-- INSTRUCTION --
Give all of the lines again exactly as they read.

[Rows from a 3D modeling dataset]
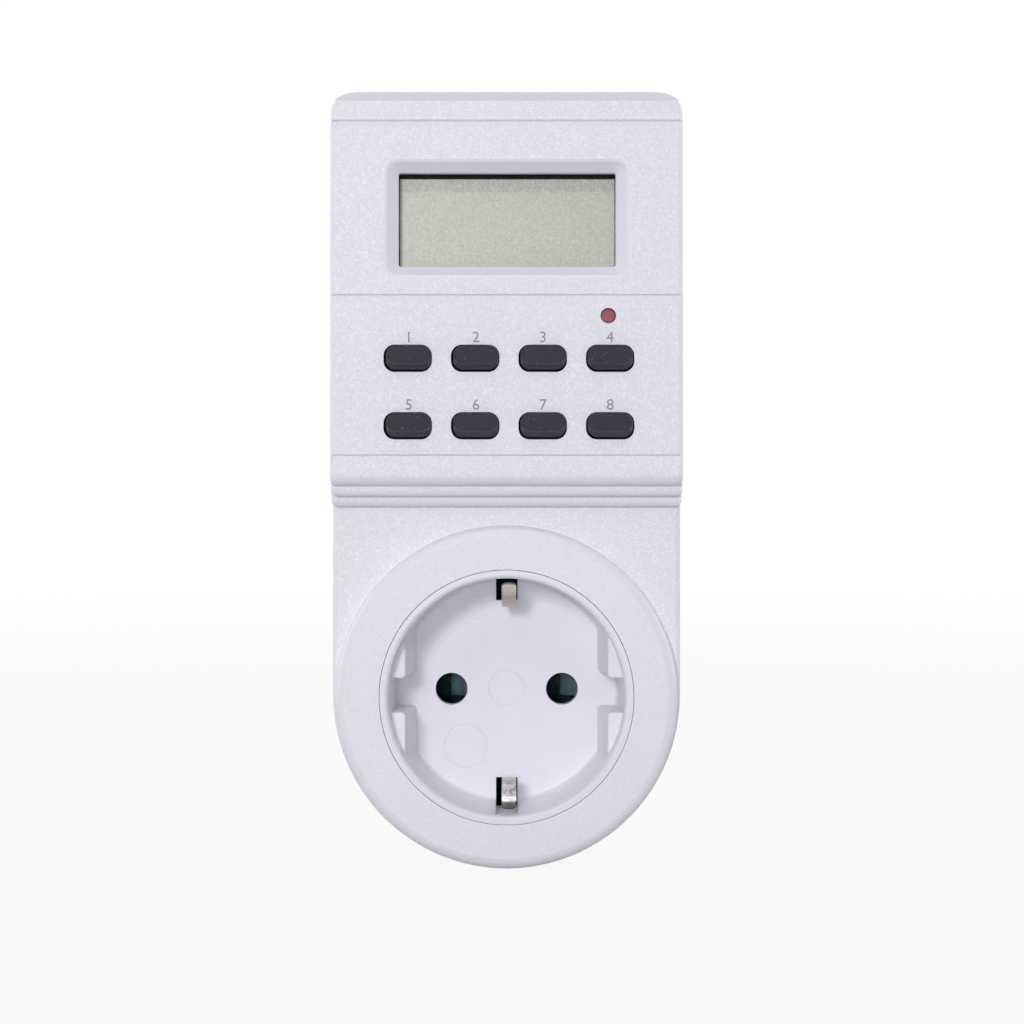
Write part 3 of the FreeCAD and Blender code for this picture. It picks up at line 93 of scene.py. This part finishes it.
class Nodes:
    """The nodes of a material or of the world."""

    def __init__(self, tree, output):
        self.tree = tree
        self.surface = tree.nodes[output].inputs["Surface"]

    def node(self, kind, settings=None, sockets=None, output=0):
        """Adds a node: its settings first, then a number, colour or wire for each named socket."""
        made = self.tree.nodes.new(kind)
        for name, setting in (settings or {}).items():
            setattr(made, name, setting)
        for name, given in (sockets or {}).items():
            if isinstance(given, Wire):
                self.tree.links.new(given.socket, made.inputs[name])
            else:
                made.inputs[name].default_value = given
        return Wire(self, made.outputs[output])

    def math(self, operation, *terms):
        return self.node("ShaderNodeMath", {"operation": operation}, dict(enumerate(terms)))

    def size(self, wire):
        """A value without its sign."""
        return self.math("ABSOLUTE", wire)

    def axis(self, vector, index):
        """One part of a vector: 0 for X, 1 for Y, 2 for Z."""
        return self.node("ShaderNodeSeparateXYZ", None, {0: vector}, index)

    def ramp(self, wire, start, end):
        """0 up to the start value, 1 from the end on, smooth between. Start may be above end."""
        sockets = {"Value": wire, "From Min": start, "From Max": end}
        return self.node("ShaderNodeMapRange", {"interpolation_type": "SMOOTHSTEP"}, sockets)

    def mix(self, share, first, second):
        """Colours mixed: the first at share 0, the second at 1."""
        sockets = {0: share, 6: first, 7: second}
        return self.node("ShaderNodeMix", {"data_type": "RGBA"}, sockets, 2)

    def cover(self, share, first, second):
        """Shaders or backgrounds mixed, and sent to the output."""
        joined = self.node("ShaderNodeMixShader", None, {0: share, 1: first, 2: second})
        self.tree.links.new(joined.socket, self.surface)

    def largest(self, first, *others):
        for other in others:
            first = self.math("MAXIMUM", first, other)
        return first

    def looked_at(self):
        """1 for what is seen straight, in gloss or through glass; 0 for light on things."""
        kinds = ("Is Camera Ray", "Is Glossy Ray", "Is Transmission Ray")
        return self.largest(*[self.node("ShaderNodeLightPath", output=kind) for kind in kinds])


class Finish(Nodes):
    """A material on one Principled shader."""

    def __init__(self, name, **constants):
        self.material = bpy.data.materials.new(name)
        self.material.use_nodes = True
        super().__init__(self.material.node_tree, "Material Output")
        self.shader = self.tree.nodes["Principled BSDF"]
        for name, number in constants.items():
            socket = name.replace("_", " ").title().replace("Ior", "IOR")
            self.shader.inputs[socket].default_value = number
        place = self.node("ShaderNodeTexCoord", output="Object")
        to_mm = {0: place, "Scale": 1 / MM}
        self.place = self.node("ShaderNodeVectorMath", {"operation": "SCALE"}, to_mm)
        self.x, self.y, self.z = [self.axis(self.place, i) for i in range(3)]

    def noise(self, scale, detail=3.0, rough=0.6, vector=None):
        """Fine random variation, with scale in waves per millimetre."""
        sockets = {"Vector": vector or self.place, "Scale": scale}
        sockets.update({"Detail": detail, "Roughness": rough})
        return self.node("ShaderNodeTexNoise", None, sockets)

    def strokes(self, scale, width, rarity):
        """Short curled lines, scattered: 1 on a line, 0 beside it."""
        line = self.ramp(self.size(self.noise(scale, 1.0, 0.4) - 0.5), width, width * 0.3)
        return line * self.ramp(self.noise(scale * 0.9, 1.0, 0.4), rarity, rarity + 0.1)

    def curls(self, fine, coarse):
        """Two sorts of strokes together."""
        return self.largest(self.strokes(*fine), self.strokes(*coarse))

    def facing(self, index):
        """How far the surface faces along an axis, from -1 to 1."""
        geometry = self.node("ShaderNodeNewGeometry", output="Normal")
        return self.axis(geometry, index)

    def reach(self, x, z):
        """Distance in millimetres from an axis that runs front to back."""
        aside, above = self.x - x, self.z - z
        return self.math("SQRT", aside * aside + above * above)

    def flat_reach(self):
        """Distance in millimetres from the upright axis, as on a floor."""
        return self.math("SQRT", self.x * self.x + self.y * self.y)

    def bump(self, height, distance, strength=1.0):
        """Relief whose height is in millimetres times the distance."""
        sockets = {"Height": height, "Distance": distance * MM, "Strength": strength}
        self.feed("Normal", self.node("ShaderNodeBump", None, sockets))

    def feed(self, name, wire):
        self.tree.links.new(wire.socket, self.shader.inputs[name])


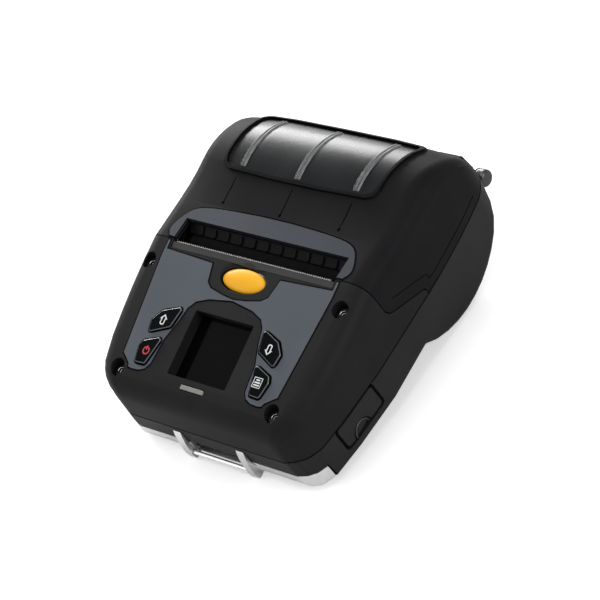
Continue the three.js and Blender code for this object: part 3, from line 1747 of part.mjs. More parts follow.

-- EXPECTED ANSWER --
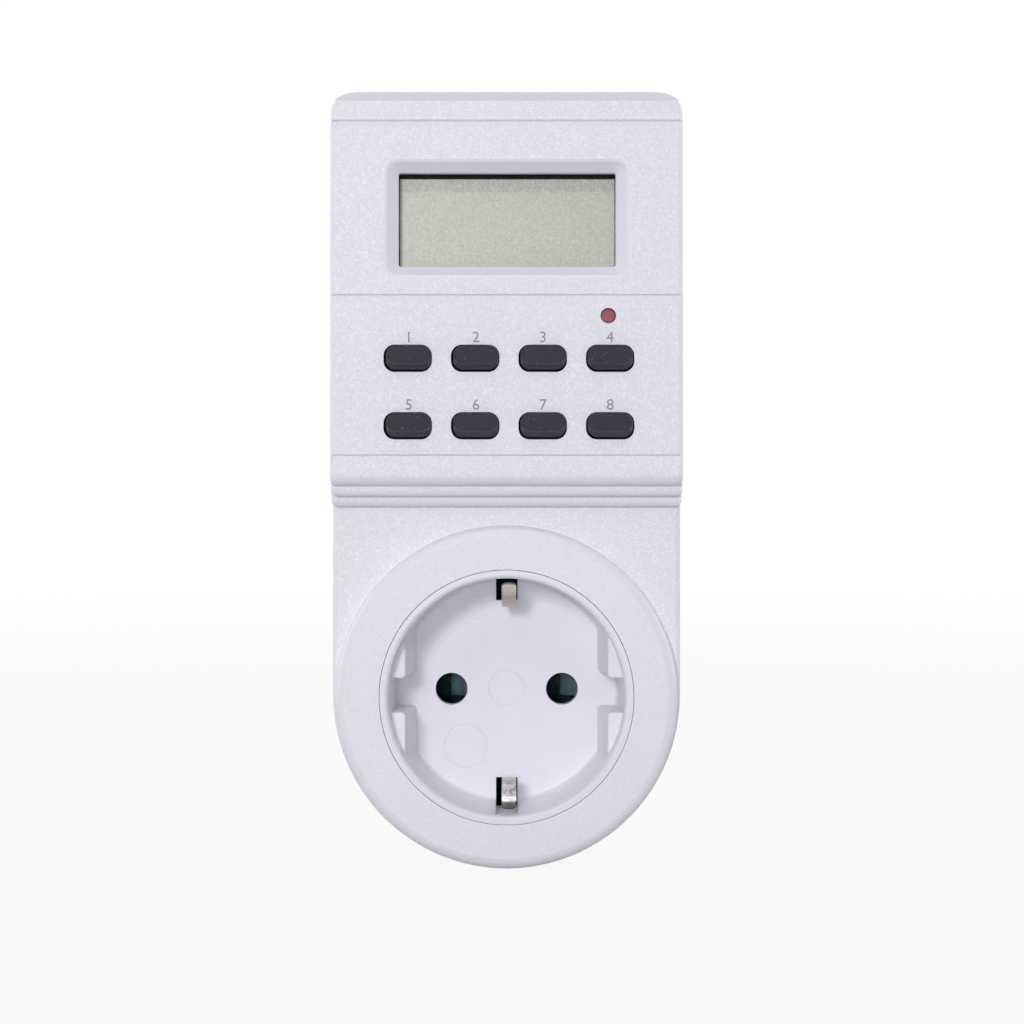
Write part 3 of the FreeCAD and Blender code for this picture. It picks up at line 93 of scene.py. This part finishes it.
class Nodes:
    """The nodes of a material or of the world."""

    def __init__(self, tree, output):
        self.tree = tree
        self.surface = tree.nodes[output].inputs["Surface"]

    def node(self, kind, settings=None, sockets=None, output=0):
        """Adds a node: its settings first, then a number, colour or wire for each named socket."""
        made = self.tree.nodes.new(kind)
        for name, setting in (settings or {}).items():
            setattr(made, name, setting)
        for name, given in (sockets or {}).items():
            if isinstance(given, Wire):
                self.tree.links.new(given.socket, made.inputs[name])
            else:
                made.inputs[name].default_value = given
        return Wire(self, made.outputs[output])

    def math(self, operation, *terms):
        return self.node("ShaderNodeMath", {"operation": operation}, dict(enumerate(terms)))

    def size(self, wire):
        """A value without its sign."""
        return self.math("ABSOLUTE", wire)

    def axis(self, vector, index):
        """One part of a vector: 0 for X, 1 for Y, 2 for Z."""
        return self.node("ShaderNodeSeparateXYZ", None, {0: vector}, index)

    def ramp(self, wire, start, end):
        """0 up to the start value, 1 from the end on, smooth between. Start may be above end."""
        sockets = {"Value": wire, "From Min": start, "From Max": end}
        return self.node("ShaderNodeMapRange", {"interpolation_type": "SMOOTHSTEP"}, sockets)

    def mix(self, share, first, second):
        """Colours mixed: the first at share 0, the second at 1."""
        sockets = {0: share, 6: first, 7: second}
        return self.node("ShaderNodeMix", {"data_type": "RGBA"}, sockets, 2)

    def cover(self, share, first, second):
        """Shaders or backgrounds mixed, and sent to the output."""
        joined = self.node("ShaderNodeMixShader", None, {0: share, 1: first, 2: second})
        self.tree.links.new(joined.socket, self.surface)

    def largest(self, first, *others):
        for other in others:
            first = self.math("MAXIMUM", first, other)
        return first

    def looked_at(self):
        """1 for what is seen straight, in gloss or through glass; 0 for light on things."""
        kinds = ("Is Camera Ray", "Is Glossy Ray", "Is Transmission Ray")
        return self.largest(*[self.node("ShaderNodeLightPath", output=kind) for kind in kinds])


class Finish(Nodes):
    """A material on one Principled shader."""

    def __init__(self, name, **constants):
        self.material = bpy.data.materials.new(name)
        self.material.use_nodes = True
        super().__init__(self.material.node_tree, "Material Output")
        self.shader = self.tree.nodes["Principled BSDF"]
        for name, number in constants.items():
            socket = name.replace("_", " ").title().replace("Ior", "IOR")
            self.shader.inputs[socket].default_value = number
        place = self.node("ShaderNodeTexCoord", output="Object")
        to_mm = {0: place, "Scale": 1 / MM}
        self.place = self.node("ShaderNodeVectorMath", {"operation": "SCALE"}, to_mm)
        self.x, self.y, self.z = [self.axis(self.place, i) for i in range(3)]

    def noise(self, scale, detail=3.0, rough=0.6, vector=None):
        """Fine random variation, with scale in waves per millimetre."""
        sockets = {"Vector": vector or self.place, "Scale": scale}
        sockets.update({"Detail": detail, "Roughness": rough})
        return self.node("ShaderNodeTexNoise", None, sockets)

    def strokes(self, scale, width, rarity):
        """Short curled lines, scattered: 1 on a line, 0 beside it."""
        line = self.ramp(self.size(self.noise(scale, 1.0, 0.4) - 0.5), width, width * 0.3)
        return line * self.ramp(self.noise(scale * 0.9, 1.0, 0.4), rarity, rarity + 0.1)

    def curls(self, fine, coarse):
        """Two sorts of strokes together."""
        return self.largest(self.strokes(*fine), self.strokes(*coarse))

    def facing(self, index):
        """How far the surface faces along an axis, from -1 to 1."""
        geometry = self.node("ShaderNodeNewGeometry", output="Normal")
        return self.axis(geometry, index)

    def reach(self, x, z):
        """Distance in millimetres from an axis that runs front to back."""
        aside, above = self.x - x, self.z - z
        return self.math("SQRT", aside * aside + above * above)

    def flat_reach(self):
        """Distance in millimetres from the upright axis, as on a floor."""
        return self.math("SQRT", self.x * self.x + self.y * self.y)

    def bump(self, height, distance, strength=1.0):
        """Relief whose height is in millimetres times the distance."""
        sockets = {"Height": height, "Distance": distance * MM, "Strength": strength}
        self.feed("Normal", self.node("ShaderNodeBump", None, sockets))

    def feed(self, name, wire):
        self.tree.links.new(wire.socket, self.shader.inputs[name])


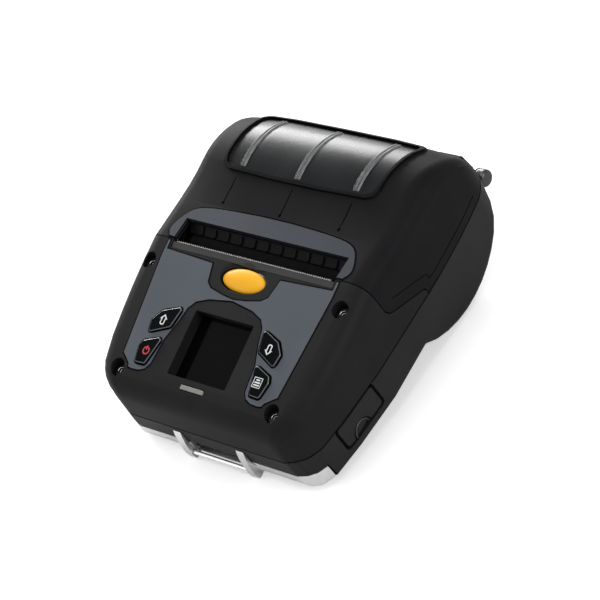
Continue the three.js and Blender code for this object: part 3, from line 1747 of part.mjs. More parts follow.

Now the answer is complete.